- [Set task]
Copy out precisely the lines beginning at the line that contains "obj.matrix_world = world" and ending at the line that contains "of the forged", including both.

- [Data excerpt]
***
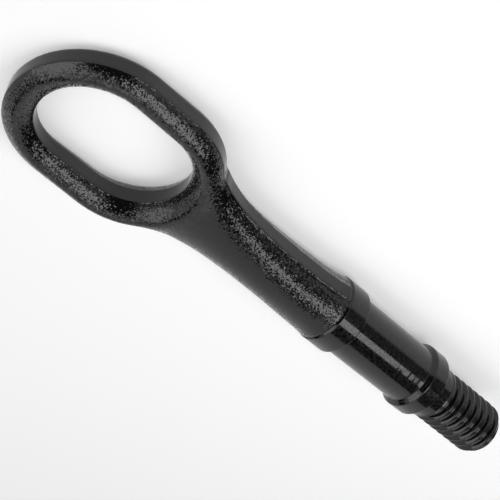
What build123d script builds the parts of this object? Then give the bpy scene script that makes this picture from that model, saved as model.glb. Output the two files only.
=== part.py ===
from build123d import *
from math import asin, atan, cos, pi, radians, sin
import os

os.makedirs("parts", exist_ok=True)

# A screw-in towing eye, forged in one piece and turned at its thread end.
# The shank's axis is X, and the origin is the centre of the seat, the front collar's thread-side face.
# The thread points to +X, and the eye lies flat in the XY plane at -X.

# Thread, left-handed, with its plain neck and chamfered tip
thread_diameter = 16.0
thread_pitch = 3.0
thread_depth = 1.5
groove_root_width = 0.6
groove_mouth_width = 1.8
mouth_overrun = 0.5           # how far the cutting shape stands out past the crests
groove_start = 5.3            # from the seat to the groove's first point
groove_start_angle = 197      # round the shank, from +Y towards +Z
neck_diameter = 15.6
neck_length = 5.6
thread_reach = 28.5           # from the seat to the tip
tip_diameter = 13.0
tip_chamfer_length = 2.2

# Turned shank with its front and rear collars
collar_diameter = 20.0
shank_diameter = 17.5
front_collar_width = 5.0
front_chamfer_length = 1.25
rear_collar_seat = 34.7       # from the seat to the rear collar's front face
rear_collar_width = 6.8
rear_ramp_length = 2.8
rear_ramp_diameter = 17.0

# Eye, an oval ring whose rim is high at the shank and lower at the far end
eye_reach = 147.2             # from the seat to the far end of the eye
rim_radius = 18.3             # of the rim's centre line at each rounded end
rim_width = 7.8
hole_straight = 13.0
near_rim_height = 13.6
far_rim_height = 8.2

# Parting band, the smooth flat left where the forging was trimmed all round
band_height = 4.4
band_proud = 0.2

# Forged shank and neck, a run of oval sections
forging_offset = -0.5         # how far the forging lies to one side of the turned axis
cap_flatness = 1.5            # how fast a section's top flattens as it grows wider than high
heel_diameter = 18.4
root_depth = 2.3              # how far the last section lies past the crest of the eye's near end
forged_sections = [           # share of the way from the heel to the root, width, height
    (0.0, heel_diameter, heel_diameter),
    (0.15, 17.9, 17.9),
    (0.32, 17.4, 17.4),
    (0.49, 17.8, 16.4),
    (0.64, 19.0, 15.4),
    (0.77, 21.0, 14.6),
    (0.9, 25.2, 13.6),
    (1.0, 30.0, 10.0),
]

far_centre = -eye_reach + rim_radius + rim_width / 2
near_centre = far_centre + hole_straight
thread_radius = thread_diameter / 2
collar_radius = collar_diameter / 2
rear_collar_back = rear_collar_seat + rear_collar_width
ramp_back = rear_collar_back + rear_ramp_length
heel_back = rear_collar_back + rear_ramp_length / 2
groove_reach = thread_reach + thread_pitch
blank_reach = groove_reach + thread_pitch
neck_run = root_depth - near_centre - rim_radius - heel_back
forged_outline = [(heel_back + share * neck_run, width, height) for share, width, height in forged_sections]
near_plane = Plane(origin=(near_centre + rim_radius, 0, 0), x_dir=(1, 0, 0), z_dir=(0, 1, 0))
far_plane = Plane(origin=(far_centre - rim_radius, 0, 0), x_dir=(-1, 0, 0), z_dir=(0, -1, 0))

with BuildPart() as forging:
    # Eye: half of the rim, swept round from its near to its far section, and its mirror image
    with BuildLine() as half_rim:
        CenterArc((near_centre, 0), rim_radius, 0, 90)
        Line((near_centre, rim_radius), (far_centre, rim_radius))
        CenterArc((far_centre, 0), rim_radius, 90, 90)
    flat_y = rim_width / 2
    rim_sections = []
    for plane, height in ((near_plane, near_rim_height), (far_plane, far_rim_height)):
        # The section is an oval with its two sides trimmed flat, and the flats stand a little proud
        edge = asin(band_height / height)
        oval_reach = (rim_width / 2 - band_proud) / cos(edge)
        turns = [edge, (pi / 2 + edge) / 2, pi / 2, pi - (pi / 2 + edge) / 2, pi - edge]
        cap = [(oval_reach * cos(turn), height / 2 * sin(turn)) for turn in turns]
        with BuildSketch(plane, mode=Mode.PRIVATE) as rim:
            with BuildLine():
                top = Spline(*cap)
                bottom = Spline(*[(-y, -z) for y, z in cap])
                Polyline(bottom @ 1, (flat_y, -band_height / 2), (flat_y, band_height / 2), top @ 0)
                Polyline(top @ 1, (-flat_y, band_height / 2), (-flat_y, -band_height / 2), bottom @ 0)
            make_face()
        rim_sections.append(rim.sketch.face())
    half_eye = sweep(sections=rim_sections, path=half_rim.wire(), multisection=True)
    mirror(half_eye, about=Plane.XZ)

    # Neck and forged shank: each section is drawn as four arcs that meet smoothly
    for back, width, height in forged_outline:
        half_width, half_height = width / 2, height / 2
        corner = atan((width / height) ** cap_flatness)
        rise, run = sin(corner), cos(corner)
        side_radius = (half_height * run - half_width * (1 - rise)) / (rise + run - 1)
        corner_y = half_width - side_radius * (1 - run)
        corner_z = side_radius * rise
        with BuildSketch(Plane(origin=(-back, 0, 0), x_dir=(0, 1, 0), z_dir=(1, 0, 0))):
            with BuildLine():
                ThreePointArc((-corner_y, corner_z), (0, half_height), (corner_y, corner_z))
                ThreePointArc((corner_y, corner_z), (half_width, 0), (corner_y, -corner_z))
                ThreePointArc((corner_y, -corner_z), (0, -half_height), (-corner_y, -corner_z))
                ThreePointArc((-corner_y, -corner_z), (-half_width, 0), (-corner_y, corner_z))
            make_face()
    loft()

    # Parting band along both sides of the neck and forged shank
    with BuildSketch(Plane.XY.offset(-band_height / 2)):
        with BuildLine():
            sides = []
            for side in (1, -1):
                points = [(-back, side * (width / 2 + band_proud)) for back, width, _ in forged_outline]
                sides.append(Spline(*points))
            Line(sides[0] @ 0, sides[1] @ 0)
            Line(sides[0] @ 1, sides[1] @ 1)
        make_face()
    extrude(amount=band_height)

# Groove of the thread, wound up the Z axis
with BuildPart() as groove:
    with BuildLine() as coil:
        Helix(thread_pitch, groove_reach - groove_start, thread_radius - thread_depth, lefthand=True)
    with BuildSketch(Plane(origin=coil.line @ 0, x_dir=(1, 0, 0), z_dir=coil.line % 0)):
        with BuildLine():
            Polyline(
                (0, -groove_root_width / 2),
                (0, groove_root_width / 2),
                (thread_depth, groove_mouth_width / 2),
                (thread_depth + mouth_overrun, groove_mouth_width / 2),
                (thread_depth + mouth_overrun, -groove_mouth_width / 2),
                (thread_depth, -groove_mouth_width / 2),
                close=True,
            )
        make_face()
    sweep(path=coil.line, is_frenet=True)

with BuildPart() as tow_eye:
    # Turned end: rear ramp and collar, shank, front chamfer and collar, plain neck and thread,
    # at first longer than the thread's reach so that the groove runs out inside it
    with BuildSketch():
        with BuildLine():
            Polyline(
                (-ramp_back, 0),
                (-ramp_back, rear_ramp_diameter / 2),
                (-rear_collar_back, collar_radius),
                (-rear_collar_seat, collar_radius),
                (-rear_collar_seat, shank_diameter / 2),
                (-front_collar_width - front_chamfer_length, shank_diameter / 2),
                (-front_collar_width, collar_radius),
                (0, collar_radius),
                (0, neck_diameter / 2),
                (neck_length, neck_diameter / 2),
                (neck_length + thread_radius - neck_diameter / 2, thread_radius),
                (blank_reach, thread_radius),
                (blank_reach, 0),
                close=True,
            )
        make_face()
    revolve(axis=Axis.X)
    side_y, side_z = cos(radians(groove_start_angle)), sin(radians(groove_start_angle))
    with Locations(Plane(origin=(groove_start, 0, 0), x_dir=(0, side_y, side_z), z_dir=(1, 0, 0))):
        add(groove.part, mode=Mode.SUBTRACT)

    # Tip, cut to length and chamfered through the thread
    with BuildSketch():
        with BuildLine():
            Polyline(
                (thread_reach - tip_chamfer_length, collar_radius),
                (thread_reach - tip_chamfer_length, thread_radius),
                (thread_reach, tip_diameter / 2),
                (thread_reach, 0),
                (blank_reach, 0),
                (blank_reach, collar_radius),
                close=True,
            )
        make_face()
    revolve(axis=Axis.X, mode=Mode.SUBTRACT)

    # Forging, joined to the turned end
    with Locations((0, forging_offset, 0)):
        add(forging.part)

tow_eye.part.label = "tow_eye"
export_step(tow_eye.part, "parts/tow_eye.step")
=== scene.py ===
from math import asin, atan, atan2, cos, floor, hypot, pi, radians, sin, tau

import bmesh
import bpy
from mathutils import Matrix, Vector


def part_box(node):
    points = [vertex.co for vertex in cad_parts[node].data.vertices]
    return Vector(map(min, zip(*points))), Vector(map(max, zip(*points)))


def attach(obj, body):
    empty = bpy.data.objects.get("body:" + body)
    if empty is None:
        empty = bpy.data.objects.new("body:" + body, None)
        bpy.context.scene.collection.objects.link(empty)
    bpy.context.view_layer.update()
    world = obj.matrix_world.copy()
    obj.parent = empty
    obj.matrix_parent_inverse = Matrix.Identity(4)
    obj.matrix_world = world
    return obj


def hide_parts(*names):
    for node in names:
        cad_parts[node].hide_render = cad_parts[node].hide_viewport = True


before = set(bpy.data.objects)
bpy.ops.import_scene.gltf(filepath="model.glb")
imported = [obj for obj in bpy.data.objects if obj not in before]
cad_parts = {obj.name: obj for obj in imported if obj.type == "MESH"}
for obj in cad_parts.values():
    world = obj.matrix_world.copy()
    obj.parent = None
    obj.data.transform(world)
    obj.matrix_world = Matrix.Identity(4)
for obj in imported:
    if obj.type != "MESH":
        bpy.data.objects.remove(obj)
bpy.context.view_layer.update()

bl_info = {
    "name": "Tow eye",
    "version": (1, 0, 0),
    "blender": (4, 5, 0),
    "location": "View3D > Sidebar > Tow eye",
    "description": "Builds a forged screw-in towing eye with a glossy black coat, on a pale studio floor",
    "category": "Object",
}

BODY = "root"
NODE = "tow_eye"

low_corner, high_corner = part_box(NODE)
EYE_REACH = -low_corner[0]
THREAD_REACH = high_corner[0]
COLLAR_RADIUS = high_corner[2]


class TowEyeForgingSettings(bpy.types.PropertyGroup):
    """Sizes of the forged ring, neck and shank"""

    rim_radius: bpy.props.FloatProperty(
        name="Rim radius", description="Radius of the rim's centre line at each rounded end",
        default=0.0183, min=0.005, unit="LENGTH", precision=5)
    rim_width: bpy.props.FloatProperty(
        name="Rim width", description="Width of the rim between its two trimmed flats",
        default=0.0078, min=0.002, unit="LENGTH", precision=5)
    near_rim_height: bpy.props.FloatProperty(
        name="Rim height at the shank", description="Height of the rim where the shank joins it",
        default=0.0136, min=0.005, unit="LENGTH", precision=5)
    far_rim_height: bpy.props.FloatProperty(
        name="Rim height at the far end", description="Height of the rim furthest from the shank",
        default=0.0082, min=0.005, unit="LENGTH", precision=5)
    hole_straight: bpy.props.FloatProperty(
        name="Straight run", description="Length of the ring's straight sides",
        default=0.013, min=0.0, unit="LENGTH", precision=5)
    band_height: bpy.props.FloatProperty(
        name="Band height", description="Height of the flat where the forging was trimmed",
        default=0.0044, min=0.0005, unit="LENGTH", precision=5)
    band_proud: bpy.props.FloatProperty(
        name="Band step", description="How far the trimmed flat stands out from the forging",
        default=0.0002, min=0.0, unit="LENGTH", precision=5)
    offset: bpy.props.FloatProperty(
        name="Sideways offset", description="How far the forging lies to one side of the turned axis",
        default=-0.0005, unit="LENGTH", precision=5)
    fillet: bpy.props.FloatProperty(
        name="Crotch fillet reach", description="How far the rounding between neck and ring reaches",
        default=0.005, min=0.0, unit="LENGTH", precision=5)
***
- [Solution to this task]
    obj.matrix_world = world
    return obj


def hide_parts(*names):
    for node in names:
        cad_parts[node].hide_render = cad_parts[node].hide_viewport = True


before = set(bpy.data.objects)
bpy.ops.import_scene.gltf(filepath="model.glb")
imported = [obj for obj in bpy.data.objects if obj not in before]
cad_parts = {obj.name: obj for obj in imported if obj.type == "MESH"}
for obj in cad_parts.values():
    world = obj.matrix_world.copy()
    obj.parent = None
    obj.data.transform(world)
    obj.matrix_world = Matrix.Identity(4)
for obj in imported:
    if obj.type != "MESH":
        bpy.data.objects.remove(obj)
bpy.context.view_layer.update()

bl_info = {
    "name": "Tow eye",
    "version": (1, 0, 0),
    "blender": (4, 5, 0),
    "location": "View3D > Sidebar > Tow eye",
    "description": "Builds a forged screw-in towing eye with a glossy black coat, on a pale studio floor",
    "category": "Object",
}

BODY = "root"
NODE = "tow_eye"

low_corner, high_corner = part_box(NODE)
EYE_REACH = -low_corner[0]
THREAD_REACH = high_corner[0]
COLLAR_RADIUS = high_corner[2]


class TowEyeForgingSettings(bpy.types.PropertyGroup):
    """Sizes of the forged ring, neck and shank"""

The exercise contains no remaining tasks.